A small, phase 1 trial testing a new HIV vaccine delivered positive results in 97 percent of recipients.
The vaccine was created from an engineered version of a protein within the HIV virus. This particle, according to an article on Science Alert, was designed to get the body ready to produce the neutralizing antibodies thought to be critical for HIV immunity.
Forty-eight participants received either the vaccine or a placebo, while 35 of the 36 dosed with the vaccine showed an activation of antibody precursor B cells that could pave the way to immunity.
The results of the study were published in the academic journal Science alongside World AIDS Day. The study was first announced in 2021 and was co-run by the International AIDS Vaccine Initiative and Scripps Research.
William Schief, an author from the study and a professor in the Department of Immunology and Microbiology at Scripps Research, said, “There’s only a few patches on the surface of the HIV spike that remain the same or relatively the same across different isolates. And we’re trying to elicit very specific antibodies that have very specific properties that allow them to bind to those exact patches.”
No one reported any serious side effects. Any pain at the injection sites or associated headaches were mild to moderate and resolved within a few days.

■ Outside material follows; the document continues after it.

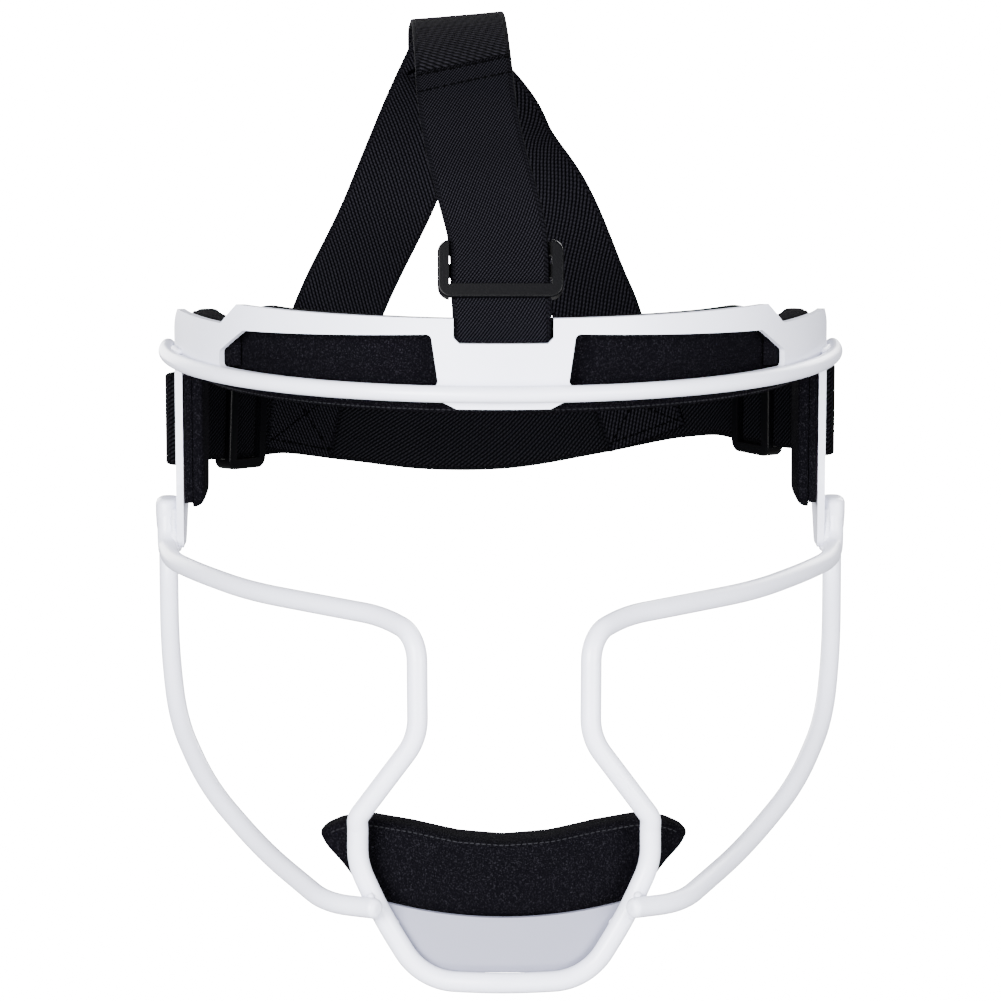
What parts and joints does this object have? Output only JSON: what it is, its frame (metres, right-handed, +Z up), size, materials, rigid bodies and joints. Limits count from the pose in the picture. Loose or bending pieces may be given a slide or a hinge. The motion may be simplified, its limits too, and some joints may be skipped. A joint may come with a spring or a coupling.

Additionally, Schief said he and his team are also currently working alongside Moderna to create and test a vaccine to deliver vaccine particles via mRNA instead of the protein-based model currently in use.
With a phase 1 trial of the same particle in place, as well as another using the mRNA delivery system and an additional clinical trial in Africa, it could take time before phase 2 trials begin. Schief also warns that there’s no guarantee it will ultimately work.
“We’re optimistic that there’s some chances that this approach may be helpful for more than just HIV,” he said. “Even though if it only helps HIV that would be enormous.”